Just Say No to More Marijuana

Will more marijuana use make America a better place?

Not many who’ve seen and smelled what legalizing the drug has done to cities like New York, D.C. and San Francisco would say so.





Yet President Donald Trump is contemplating a change to marijuana’s federal classification that would make it easier to buy and more profitable to sell.

The pot industry is heavily invested in getting its product recategorized from a Schedule 1 to a Schedule 3 drug, and industry leaders ponied up for a $1-million-a-plate Trump fundraising dinner earlier this month to hear what the president had in mind, The Wall Street Journal reports.

The president should ignore the well-funded cannabis lobby. What matters is what more and cheaper marijuana will mean for ordinary Americans. 

Twenty-four states have legalized recreational use of the drug, despite the revealing results experienced by the first state to do so.

Taking advantage of high Democratic turnout the year of President Barack Obama’s reelection, activists passed a Colorado ballot measure to make pot legal back in 2012.

Legalization didn’t take effect until 2014, but by 2022 marijuana use in Colorado and other states that had legalized by then was 24% higher than in states where recreational use remained illegal.

A new study by the South Korean scholar Sunyoung Lee in the International Review of Law and Economics examines what’s happened to crime levels in U.S. states that have legalized pot.





Lee writes his findings “do not yield conclusive evidence supporting a reduction in crime rates after legalizing recreational marijuana. Rather, they underscore notable positive associations with property crimes and suggest potential correlations with violent crimes …”

The marijuana lobby often claims prohibition, not the drug itself, drives crime.

That would be a bad argument even without evidence like Lee’s which suggests legal weed makes crime worse.

After all, any profit-driven criminal enterprise could be shut down by legalizing the crime in question:

If bank robbery were legal, bank robbers wouldn’t need to use guns.

If auto theft were legal, there wouldn’t be violence associated with black-market chop shops because the chop shops would be as legal as the commercial marijuana industry is today.

Legalize everything Tony Soprano does, and Tony won’t have to get so rough — but he’ll only do more of what he was doing before.

Libertarians who argue for legalizing drugs to stop drug violence are closer than they realize to the radicals on the left who argue property crimes shouldn’t be prosecuted. 

The psychology is the same: They sympathize with those who make it harder to live in a civilized society, and they reject society’s right to defend itself.





There are downsides to laws against marijuana, just as there are costs to protecting private property and citizens’ bodily safety.

But the costs are well worth paying when the alternative is passivity in the face of aggression — handing your belongings or your life over to any thug who makes a demand.

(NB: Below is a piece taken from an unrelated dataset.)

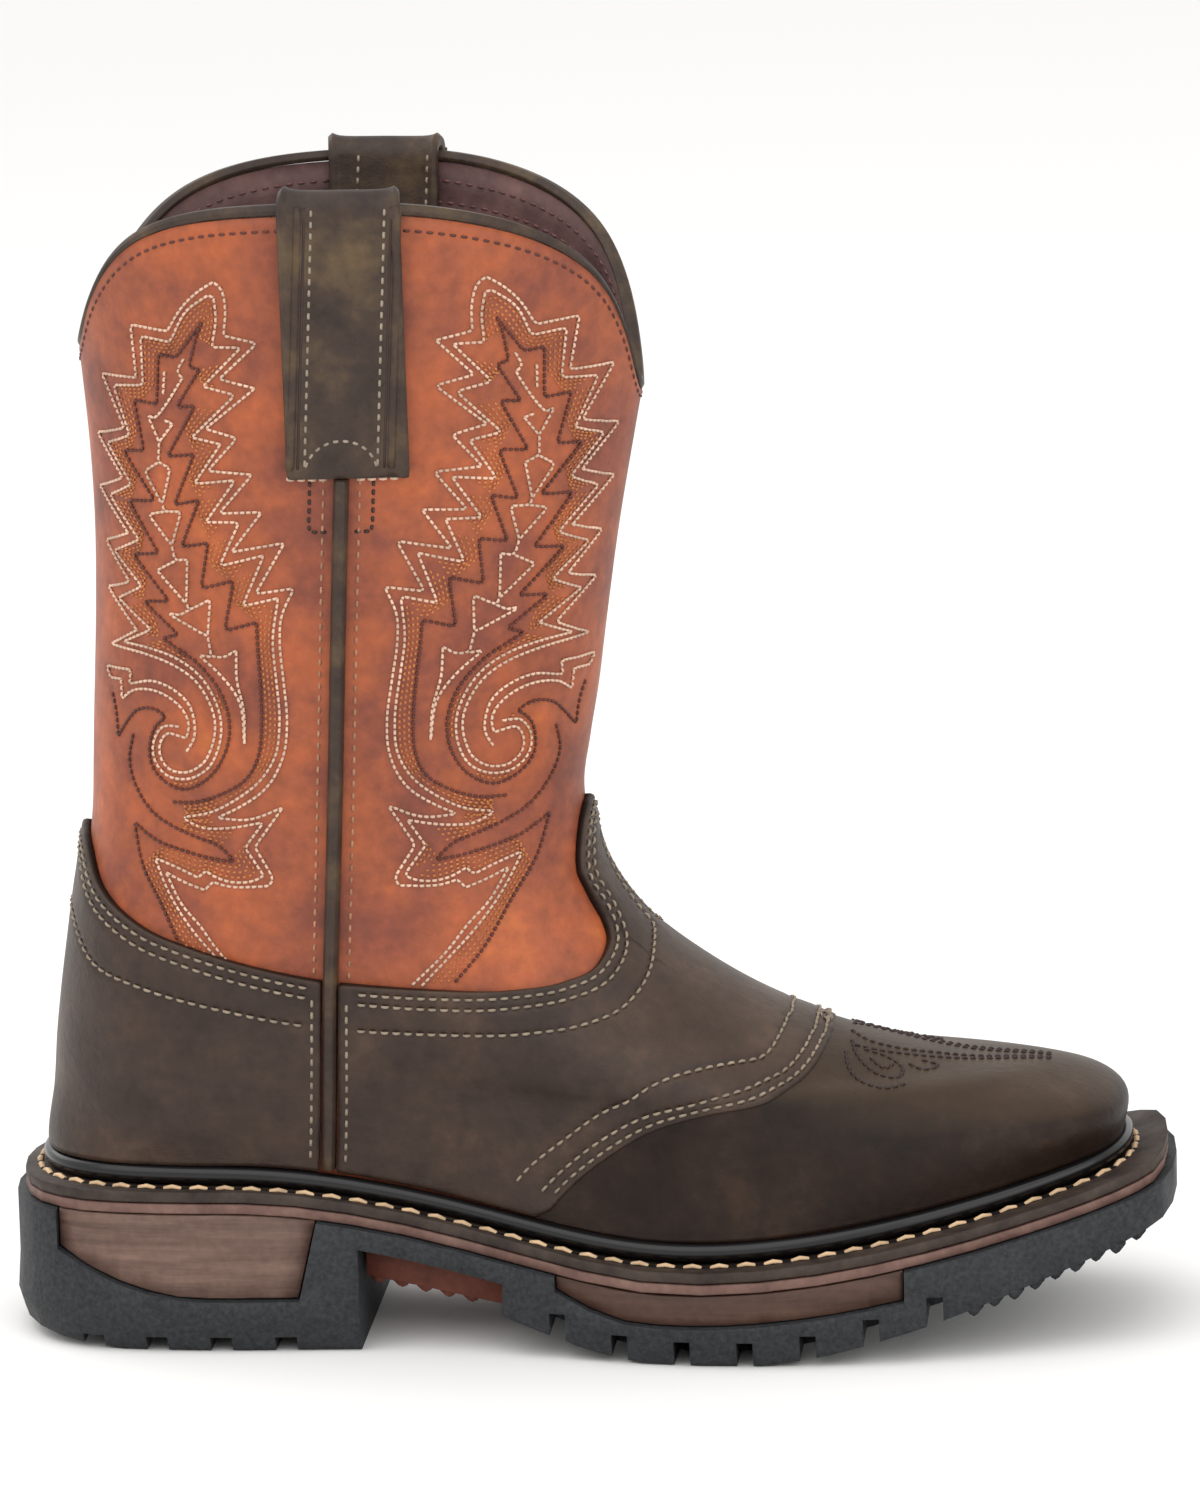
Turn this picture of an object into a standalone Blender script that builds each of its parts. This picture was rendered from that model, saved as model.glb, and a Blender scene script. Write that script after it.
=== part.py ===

At first marijuana legalization was sold to voters as a matter of leaving people alone to consume what they want in private, without bothering anybody else.

Yet millions of Americans have now lived long enough with pot legalization, or non-enforcement of laws still on the books, to know the pot lobby perpetrated a fraud:

What the country has actually had to deal with is pot smoking so rife in public the offensive smell — and the sights and sounds of intoxication — smacks you in the face.

It’s hardly different from dope-heads blowing smoke right in your eyes on the street.

That’s not the worst crime in the world — but neither is shoplifting, and there’s no reason to tolerate either.

Tolerating such things only breeds more tolerance for worse abuses, which is what has accustomed progressives to treating even violent criminals leniently.

Two scenes in the suburbs of D.C. convinced me pot acceptance has gone too far:





First was seeing an African American bus driver, on a blazing hot summer day, order two dope-smoking teens to put out their joints and notice there were children around.

To the extent our cities work at all is because of working-class men like him — and the rest of us have to decide whether we’re on his side or the teens’.

A year or so later, I watched a young mother one bright October afternoon hold her small daughter’s hand as they walked through a neighborhood reeking of high-potency pot.

The multibillion-dollar weed industry got to advertise its product to a little girl about 4 years old that day.

(It’s an industry that, notoriously, even sells its drug in candy form, as “gummies.”)

Our cities and towns shouldn’t be open-air drug dens, and President Trump shouldn’t let the pot lobby get high off of making Americans’ lives worse.